Watch out for overfitting, which happens when a neural network essentially “memorizes” the training data. Overfitting means you get great performance on training data, but the network’s model is useless for out-of-sample prediction.
Regularization helps: regularization methods include l1, l2, and dropout among others.
So have a separate test set on which the network doesn’t train.
The larger the network, the more powerful, but it’s also easier to overfit. Don’t want to try to learn a million parameters from 10,000 examples – parameters > examples = trouble.
More data is almost always better, because it helps fight overfitting.
Train over multiple epochs (complete passes through the dataset).
Evaluate test set performance at each epoch to know when to stop (early stopping).
The learning rate is the single most important hyperparameter. Tune this using deeplearning4j-ui; see this graph
In general, stacking layers can help.
For LSTMs, use the softsign (not softmax) activation function over tanh (it’s faster and less prone to saturation (~0 gradients)).
Updaters: RMSProp, AdaGrad or momentum (Nesterovs) are usually good choices. AdaGrad also decays the learning rate, which can help sometimes.
Finally, remember data normalization, MSE loss function + identity activation function for regression, Xavier weight initialization

Symmetrically connected neural networks

Like recurrent networks, but have the same weight in both directions(the connections are symmetric). They are easier to analyze than recurrent networks, but are more restricted in what they can do (they obey an energy function). If they have no hidden layers they are called Hopfield nets.

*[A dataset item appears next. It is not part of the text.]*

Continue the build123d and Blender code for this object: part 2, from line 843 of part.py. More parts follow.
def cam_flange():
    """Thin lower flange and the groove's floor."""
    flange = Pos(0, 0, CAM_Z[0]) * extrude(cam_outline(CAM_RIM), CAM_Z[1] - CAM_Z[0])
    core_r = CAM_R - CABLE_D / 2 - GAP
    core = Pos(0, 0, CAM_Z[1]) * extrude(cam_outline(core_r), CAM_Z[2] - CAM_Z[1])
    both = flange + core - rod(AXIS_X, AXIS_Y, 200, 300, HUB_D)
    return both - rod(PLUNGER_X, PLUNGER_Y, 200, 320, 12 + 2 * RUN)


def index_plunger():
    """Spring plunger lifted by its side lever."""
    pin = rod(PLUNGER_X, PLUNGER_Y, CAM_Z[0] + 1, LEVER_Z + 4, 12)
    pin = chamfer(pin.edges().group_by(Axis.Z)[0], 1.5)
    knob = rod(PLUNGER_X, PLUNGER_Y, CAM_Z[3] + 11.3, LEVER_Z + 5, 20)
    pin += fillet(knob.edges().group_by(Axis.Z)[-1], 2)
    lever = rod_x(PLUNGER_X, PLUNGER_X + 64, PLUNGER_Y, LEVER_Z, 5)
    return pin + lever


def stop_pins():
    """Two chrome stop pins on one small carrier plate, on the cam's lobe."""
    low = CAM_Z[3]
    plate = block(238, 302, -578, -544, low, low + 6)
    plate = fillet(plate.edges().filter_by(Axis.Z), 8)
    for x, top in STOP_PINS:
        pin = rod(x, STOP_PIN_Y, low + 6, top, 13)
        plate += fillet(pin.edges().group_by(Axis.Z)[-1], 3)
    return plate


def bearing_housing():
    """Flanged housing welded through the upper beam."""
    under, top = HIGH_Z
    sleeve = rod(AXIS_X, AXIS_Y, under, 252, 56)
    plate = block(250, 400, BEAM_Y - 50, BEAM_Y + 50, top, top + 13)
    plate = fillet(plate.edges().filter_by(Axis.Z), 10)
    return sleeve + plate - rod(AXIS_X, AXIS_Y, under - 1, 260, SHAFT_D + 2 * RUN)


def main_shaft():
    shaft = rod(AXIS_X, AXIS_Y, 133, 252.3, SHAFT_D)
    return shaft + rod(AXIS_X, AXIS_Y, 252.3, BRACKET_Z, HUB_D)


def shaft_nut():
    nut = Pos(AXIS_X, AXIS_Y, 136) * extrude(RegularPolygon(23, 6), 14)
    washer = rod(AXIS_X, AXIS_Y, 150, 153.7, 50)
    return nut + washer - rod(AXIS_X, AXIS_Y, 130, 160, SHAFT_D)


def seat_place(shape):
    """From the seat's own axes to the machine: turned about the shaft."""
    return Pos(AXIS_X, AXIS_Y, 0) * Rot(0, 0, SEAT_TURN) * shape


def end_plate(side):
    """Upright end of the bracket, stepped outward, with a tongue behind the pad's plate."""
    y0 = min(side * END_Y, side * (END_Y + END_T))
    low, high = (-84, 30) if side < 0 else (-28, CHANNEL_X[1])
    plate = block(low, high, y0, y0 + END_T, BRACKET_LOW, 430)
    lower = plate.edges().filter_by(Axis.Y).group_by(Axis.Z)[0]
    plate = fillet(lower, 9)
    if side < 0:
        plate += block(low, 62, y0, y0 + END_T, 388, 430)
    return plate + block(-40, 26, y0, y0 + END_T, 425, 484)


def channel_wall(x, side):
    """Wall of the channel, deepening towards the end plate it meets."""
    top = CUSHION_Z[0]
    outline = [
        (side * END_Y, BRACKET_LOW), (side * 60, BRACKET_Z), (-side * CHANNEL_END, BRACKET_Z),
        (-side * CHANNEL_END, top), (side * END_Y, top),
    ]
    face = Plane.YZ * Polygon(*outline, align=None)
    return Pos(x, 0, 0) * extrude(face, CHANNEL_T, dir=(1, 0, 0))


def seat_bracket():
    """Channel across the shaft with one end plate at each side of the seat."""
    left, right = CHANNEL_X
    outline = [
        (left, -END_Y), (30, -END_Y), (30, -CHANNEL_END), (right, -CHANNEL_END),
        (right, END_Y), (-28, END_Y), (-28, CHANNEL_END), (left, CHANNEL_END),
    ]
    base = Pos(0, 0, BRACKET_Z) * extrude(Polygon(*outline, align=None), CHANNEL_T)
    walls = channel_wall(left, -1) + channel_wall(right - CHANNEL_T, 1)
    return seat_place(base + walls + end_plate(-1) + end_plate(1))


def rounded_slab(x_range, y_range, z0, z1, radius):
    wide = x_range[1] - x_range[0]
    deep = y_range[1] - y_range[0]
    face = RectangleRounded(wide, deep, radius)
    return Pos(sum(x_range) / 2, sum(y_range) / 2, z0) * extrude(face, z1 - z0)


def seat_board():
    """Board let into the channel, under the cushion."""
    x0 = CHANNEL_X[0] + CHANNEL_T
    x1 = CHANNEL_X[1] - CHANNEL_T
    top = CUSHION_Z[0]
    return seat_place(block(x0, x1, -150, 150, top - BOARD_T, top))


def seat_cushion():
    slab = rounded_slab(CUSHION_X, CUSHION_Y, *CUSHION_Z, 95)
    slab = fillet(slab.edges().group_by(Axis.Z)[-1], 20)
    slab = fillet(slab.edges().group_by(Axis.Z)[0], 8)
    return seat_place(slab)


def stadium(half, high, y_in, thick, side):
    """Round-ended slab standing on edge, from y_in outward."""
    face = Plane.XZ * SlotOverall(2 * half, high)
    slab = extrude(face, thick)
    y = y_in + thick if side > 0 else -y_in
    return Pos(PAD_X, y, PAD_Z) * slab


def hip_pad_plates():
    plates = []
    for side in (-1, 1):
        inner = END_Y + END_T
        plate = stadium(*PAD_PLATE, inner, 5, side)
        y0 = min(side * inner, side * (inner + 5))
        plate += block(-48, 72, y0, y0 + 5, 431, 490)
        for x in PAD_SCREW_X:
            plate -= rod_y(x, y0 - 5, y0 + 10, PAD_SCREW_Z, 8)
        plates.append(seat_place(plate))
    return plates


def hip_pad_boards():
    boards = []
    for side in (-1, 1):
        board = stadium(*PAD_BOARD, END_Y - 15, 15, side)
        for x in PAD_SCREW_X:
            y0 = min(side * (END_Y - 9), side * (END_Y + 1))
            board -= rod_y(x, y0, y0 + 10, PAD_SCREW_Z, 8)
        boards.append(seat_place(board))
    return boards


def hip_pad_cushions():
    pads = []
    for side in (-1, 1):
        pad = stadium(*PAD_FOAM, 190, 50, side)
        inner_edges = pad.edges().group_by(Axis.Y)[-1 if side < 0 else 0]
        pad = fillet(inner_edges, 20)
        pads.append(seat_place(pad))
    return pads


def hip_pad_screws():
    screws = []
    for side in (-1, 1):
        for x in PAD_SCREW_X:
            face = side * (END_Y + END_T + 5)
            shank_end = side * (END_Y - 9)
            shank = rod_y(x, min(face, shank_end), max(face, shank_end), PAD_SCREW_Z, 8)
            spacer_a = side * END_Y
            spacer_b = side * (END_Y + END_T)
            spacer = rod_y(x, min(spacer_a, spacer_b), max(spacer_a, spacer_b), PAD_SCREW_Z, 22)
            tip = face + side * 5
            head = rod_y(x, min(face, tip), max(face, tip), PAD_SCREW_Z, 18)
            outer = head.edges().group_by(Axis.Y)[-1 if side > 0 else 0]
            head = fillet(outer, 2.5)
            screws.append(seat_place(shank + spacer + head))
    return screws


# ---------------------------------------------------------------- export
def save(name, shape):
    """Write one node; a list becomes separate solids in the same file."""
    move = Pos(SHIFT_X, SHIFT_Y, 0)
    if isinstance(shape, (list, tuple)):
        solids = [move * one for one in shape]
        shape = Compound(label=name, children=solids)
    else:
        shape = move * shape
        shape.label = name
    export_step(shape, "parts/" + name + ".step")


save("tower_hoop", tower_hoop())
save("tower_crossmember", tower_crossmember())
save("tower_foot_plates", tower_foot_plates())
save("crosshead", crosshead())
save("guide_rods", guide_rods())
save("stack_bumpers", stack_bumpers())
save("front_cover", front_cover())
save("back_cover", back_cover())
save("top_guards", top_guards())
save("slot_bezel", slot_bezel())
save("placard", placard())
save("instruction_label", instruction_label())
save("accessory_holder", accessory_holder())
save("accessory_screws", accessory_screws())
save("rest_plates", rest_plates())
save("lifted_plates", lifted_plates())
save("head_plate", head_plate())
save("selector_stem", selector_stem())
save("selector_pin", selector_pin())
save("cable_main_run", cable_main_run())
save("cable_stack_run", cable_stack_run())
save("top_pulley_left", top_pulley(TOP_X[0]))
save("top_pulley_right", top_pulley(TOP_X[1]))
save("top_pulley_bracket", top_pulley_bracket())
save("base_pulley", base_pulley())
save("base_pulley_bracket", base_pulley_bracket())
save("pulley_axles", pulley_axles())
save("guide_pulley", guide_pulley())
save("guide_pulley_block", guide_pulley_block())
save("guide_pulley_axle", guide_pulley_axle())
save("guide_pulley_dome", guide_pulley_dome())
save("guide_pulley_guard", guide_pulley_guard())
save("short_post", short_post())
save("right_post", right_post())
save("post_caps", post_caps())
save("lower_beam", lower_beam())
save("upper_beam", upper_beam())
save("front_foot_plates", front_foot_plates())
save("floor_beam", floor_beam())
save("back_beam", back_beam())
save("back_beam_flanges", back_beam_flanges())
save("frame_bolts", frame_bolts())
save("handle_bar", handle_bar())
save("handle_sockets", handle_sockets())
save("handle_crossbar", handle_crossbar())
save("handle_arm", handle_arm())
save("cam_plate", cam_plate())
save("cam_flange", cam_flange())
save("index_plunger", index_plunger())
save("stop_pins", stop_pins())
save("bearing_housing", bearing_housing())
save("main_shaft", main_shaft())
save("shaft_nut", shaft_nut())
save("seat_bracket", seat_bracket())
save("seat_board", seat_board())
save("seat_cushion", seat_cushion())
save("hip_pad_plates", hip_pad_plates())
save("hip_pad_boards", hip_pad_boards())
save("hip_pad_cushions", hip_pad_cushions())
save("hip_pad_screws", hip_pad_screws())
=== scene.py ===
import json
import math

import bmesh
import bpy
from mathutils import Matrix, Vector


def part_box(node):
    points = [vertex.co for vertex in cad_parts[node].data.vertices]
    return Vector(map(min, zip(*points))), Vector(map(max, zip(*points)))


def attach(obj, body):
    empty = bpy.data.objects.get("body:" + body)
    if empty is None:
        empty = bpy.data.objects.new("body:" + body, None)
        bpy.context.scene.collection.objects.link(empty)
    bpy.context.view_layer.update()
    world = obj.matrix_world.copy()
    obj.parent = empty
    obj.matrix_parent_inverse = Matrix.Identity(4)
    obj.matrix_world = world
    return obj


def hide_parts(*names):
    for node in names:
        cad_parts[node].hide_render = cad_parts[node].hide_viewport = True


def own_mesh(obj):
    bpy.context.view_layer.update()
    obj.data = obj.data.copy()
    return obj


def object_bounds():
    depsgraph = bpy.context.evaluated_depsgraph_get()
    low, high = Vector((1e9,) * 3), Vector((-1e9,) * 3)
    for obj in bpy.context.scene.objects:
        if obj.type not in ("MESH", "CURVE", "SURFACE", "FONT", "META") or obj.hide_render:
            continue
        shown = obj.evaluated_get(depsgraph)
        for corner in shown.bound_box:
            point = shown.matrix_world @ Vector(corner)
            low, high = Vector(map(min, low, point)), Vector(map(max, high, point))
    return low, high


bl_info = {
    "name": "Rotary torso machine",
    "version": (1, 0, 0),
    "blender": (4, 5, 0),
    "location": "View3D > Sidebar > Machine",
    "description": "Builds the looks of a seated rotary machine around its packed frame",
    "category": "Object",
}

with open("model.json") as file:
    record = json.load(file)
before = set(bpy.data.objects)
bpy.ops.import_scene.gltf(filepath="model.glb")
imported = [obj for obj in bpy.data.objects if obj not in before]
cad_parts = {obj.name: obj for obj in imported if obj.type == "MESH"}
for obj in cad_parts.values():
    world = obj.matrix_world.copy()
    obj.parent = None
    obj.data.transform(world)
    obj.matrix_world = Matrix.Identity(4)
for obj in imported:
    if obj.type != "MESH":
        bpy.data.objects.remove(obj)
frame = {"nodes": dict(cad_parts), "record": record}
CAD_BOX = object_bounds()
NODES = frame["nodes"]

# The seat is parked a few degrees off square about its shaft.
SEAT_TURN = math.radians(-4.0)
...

Symmetrically connected neural networks with hidden layers

They are called Boltzmann machines. More powerful than Hopfield nets, less powerful than recurrent networks. Beautifully simple learning algorithm.

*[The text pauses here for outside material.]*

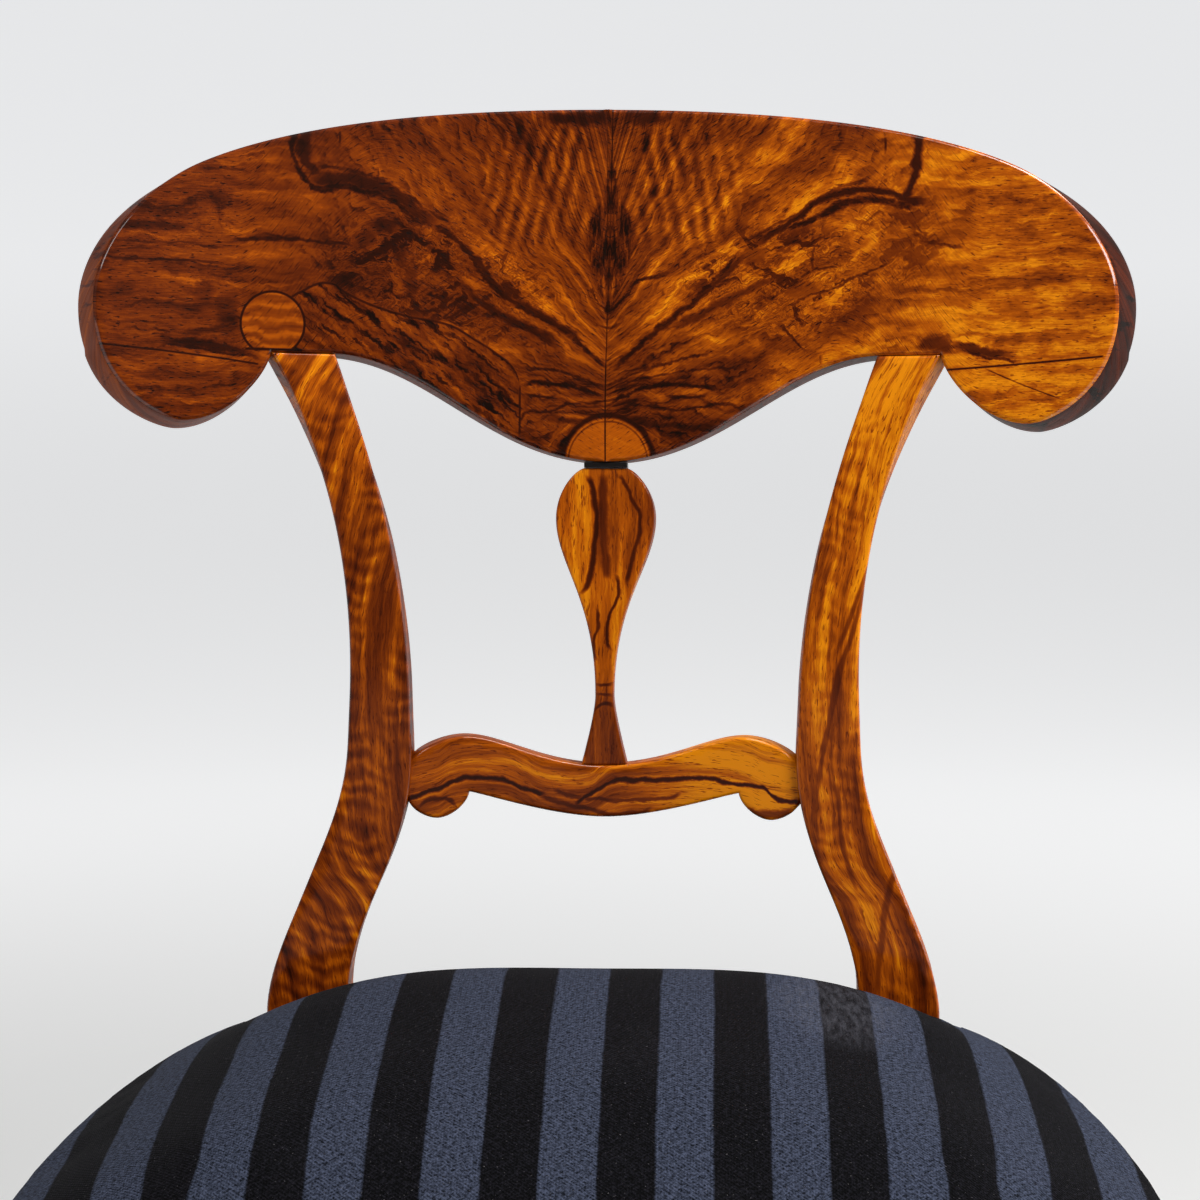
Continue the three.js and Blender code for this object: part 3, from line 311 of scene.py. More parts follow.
class Value:
    """One output of a node; Python's operators on it add Math nodes."""

    def __init__(self, tree, socket):
        self.tree, self.socket = tree, socket

    def math(self, operation, first, second=None):
        sockets = {0: first} if second is None else {0: first, 1: second}
        return self.tree.node("ShaderNodeMath", {"operation": operation}, sockets)

    def __add__(self, other):
        return self.math("ADD", self, other)

    __radd__ = __add__

    def __sub__(self, other):
        return self.math("SUBTRACT", self, other)

    def __rsub__(self, other):
        return self.math("SUBTRACT", other, self)

    def __mul__(self, other):
        return self.math("MULTIPLY", self, other)

    __rmul__ = __mul__

    def __truediv__(self, other):
        return self.math("DIVIDE", self, other)

    def __pow__(self, other):
        return self.math("POWER", self, other)

    def __abs__(self):
        return self.math("ABSOLUTE", self)

    def sine(self):
        return self.math("SINE", self)

    def most(self, other):
        return self.math("MAXIMUM", self, other)


class Finish:
    """A procedural material under construction."""

    def __init__(self, name):
        self.material = bpy.data.materials.new(name)
        self.material.use_nodes = True
        self.tree = self.material.node_tree
        self.tree.nodes.clear()

    def node(self, kind, settings=None, sockets=None, output=0):
        """Adds a node: its settings first, then the values or links of its sockets."""
        added = self.tree.nodes.new(kind)
        for key, value in (settings or {}).items():
            if key == "stops":
                stops = added.color_ramp.elements
                while len(stops) < len(value):
                    stops.new(0.5)
                for stop, (position, colour) in zip(stops, value):
                    stop.position, stop.color = position, colour
            elif key == "course":
                curve = added.mapping.curves[0]
                while len(curve.points) < len(value):
                    curve.points.new(0.5, 0.5)
                for point, place in zip(curve.points, value):
                    point.location = place
                added.mapping.update()
            else:
                setattr(added, key, value)
        for key, value in (sockets or {}).items():
            if isinstance(value, Value):
                self.tree.links.new(value.socket, added.inputs[key])
            else:
                added.inputs[key].default_value = value
        return Value(self, added.outputs[output])

    def field(self, name):
        return self.node("ShaderNodeAttribute", {"attribute_name": name}, output=1)

    def parts(self, vector):
        split = self.node("ShaderNodeSeparateXYZ", sockets={0: vector})
        return tuple(Value(self, out) for out in split.socket.node.outputs)

    def joined(self, x, y, z=0.0):
        return self.node("ShaderNodeCombineXYZ", sockets={0: x, 1: y, 2: z})

    def place(self):
        """The object's own coordinates in millimetres."""
        place = self.node("ShaderNodeTexCoord", output=3)
        return self.node("ShaderNodeVectorMath", {"operation": "SCALE"}, {0: place, 3: 1000.0})

    def noise(self, x, y, z=0.0, detail=3.0, roughness=0.5):
        """Fractal noise around 0.5, one lump per unit."""
        return self.node("ShaderNodeTexNoise", {"noise_dimensions": "3D"},
                         {0: self.joined(x, y, z), 2: 1.0, 3: detail, 4: roughness, 8: 0.0})

    def sway(self, reach, x, y, z=0.0, detail=3.0, roughness=0.5):
        """Noise around zero; reach is the span from its lowest to its highest."""
        return (self.noise(x, y, z, detail, roughness) - 0.5) * reach

    def wave(self, x, length):
        return (x * (2 * math.pi / length)).sine()

    def step(self, x, low, high, start=0.0, end=1.0):
        """A soft step of x between two values; the result runs from start to end."""
        if low > high:
            low, high, start, end = high, low, end, start
        settings = {"interpolation_type": "SMOOTHSTEP"}
        return self.node("ShaderNodeMapRange", settings, {0: x, 1: low, 2: high, 3: start, 4: end})

    def band(self, x, low, high, soft):
        return self.step(x, low - soft, low + soft) * self.step(x, high + soft, high - soft)

    def curve(self, x, places):
        """A smooth function of x through given places."""
        xs, ys = zip(*sorted(places))
        low, high = min(ys), max(ys)
        tall = max(high - low, 1e-3)
        course = [((a - xs[0]) / (xs[-1] - xs[0]), (b - low) / tall) for a, b in zip(xs, ys)]
        share = (x - xs[0]) / (xs[-1] - xs[0])
        return self.node("ShaderNodeFloatCurve", {"course": course}, {1: share}) * tall + low

    def line(self, x, y, places, width, fade=5.0, uneven=1.0):
        """Mask of a line y(x) through given places, fading at its ends; uneven scales its width."""
        ends = sorted(p[0] for p in places)
        off = abs(y - self.curve(x, places)) / uneven
        run = self.step(x, ends[0] - fade * 0.3, ends[0] + fade) * self.step(x, ends[-1] + fade * 0.3, ends[-1] - fade)
        return self.step(off, width, width * 0.25) * run

    def spot(self, x, y, centre, reach, soft=0.35):
        """Mask of an oval spot."""
        a, b = (x - centre[0]) / reach[0], (y - centre[1]) / reach[1]
        return self.step(a * a + b * b, 1 + soft, 1 - soft)

    def ramp(self, share, stops):
        return self.node("ShaderNodeValToRGB", {"stops": stops}, {0: share})

    def mix(self, share, one, two, kind="MIX"):
        return self.node("ShaderNodeMix", {"data_type": "RGBA", "blend_type": kind}, {0: share, 6: one, 7: two}, 2)

    def done(self, colour, rough, bump=None, depth=0.0002, coat=None, **settled):
        """Adds the shader and the output; settled values go straight on the shader's own sockets."""
        sockets = {"Base Color": colour, "Roughness": rough}
        if bump is not None:
            sockets["Normal"] = self.node("ShaderNodeBump", sockets={"Strength": 1.0, "Distance": depth,
                                                                     "Height": bump})
        if coat is not None:
            sockets["Coat Weight"] = coat
        sockets.update({key.replace("_", " "): value for key, value in settled.items()})
        shader = self.node("ShaderNodeBsdfPrincipled", sockets=sockets)
        output = self.tree.nodes.new("ShaderNodeOutputMaterial")
        self.tree.links.new(shader.socket, output.inputs["Surface"])
        return self.material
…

Convolutional Neural Networks

In machine learning, a convolutional neural network (CNN, or ConvNet) is a class of deep, feed-forward artificial neural networks, most commonly applied to analyzing visual imagery.

CNNs use a variation of multilayer perceptrons designed to require minimal preprocessing. They are also known as shift invariant or space invariant artificial neural networks (SIANN), based on their shared-weights architecture and translation invariance characteristics.4

In each layer of the network we take a convolution (let’s say a 5x5 convolution), and we run it across the image. Each layer of the image is known as a featuremap. By doing this we generate new feature maps. Next, we subsample those featuremaps and repeat the process. At the final layer we will have a large number of 1x1 feature maps that we feed into our neural network.

Parameters:

Kernel size - for ex 5x5
Input depth - for ex RGB = 3
Output depth
Padding - what do you do at the edge of the image?
- Valid - don’t go beyond the edge of the image
- Same - pad the image with 0s
Stride - the number of pixels by which you shift your kernel each turn

For example your images input Tensor will have the shape: (N, H, W, C):

N - number of images
H - height of images
W - width of images
C - number of channels in each image

Your kernels Tensor will have the shape: (Hf, Wf, Ci, Co):

Height of filter patch
Width of filter patch
Number of input channels
Number of output channels

Subsampling

Subsampling can be acomplished using pooling, which can either be:

mean pooling - each pixel in the subsampled feature map takes the value of the average of those in the polling section
max pooling - each pixel in the subsamples feature map takes the value of the maximum of those in the polling section

For pooling we can adjust:

polling method
polling size (the size of the square which gets compressed into 1 pixel into the new feature map)

1x1 convolutions

We can add a 1x1 convolution between our feature maps and our kernels. It’s a cheap an inexpensive way to enhance our network.

Inception module

input_img = Input(shape = (32, 32, 3))

tower_1 = Conv2D(64, (1,1), padding='same', activation='relu')(input_img)
tower_1 = Conv2D(64, (3,3), padding='same', activation='relu')(tower_1)

tower_2 = Conv2D(64, (1,1), padding='same', activation='relu')(input_img)
tower_2 = Conv2D(64, (5,5), padding='same', activation='relu')(tower_2)

tower_3 = MaxPooling2D((3,3), strides=(1,1), padding='same')(input_img)
tower_3 = Conv2D(64, (1,1), padding='same', activation='relu')(tower_3)

output = keras.layers.concatenate([tower_1, tower_2, tower_3], axis = 3)

Since there are so many choices for valid kernels and polling parameters, why choose? The inception model combines multiple kernels/pollings into one feature map.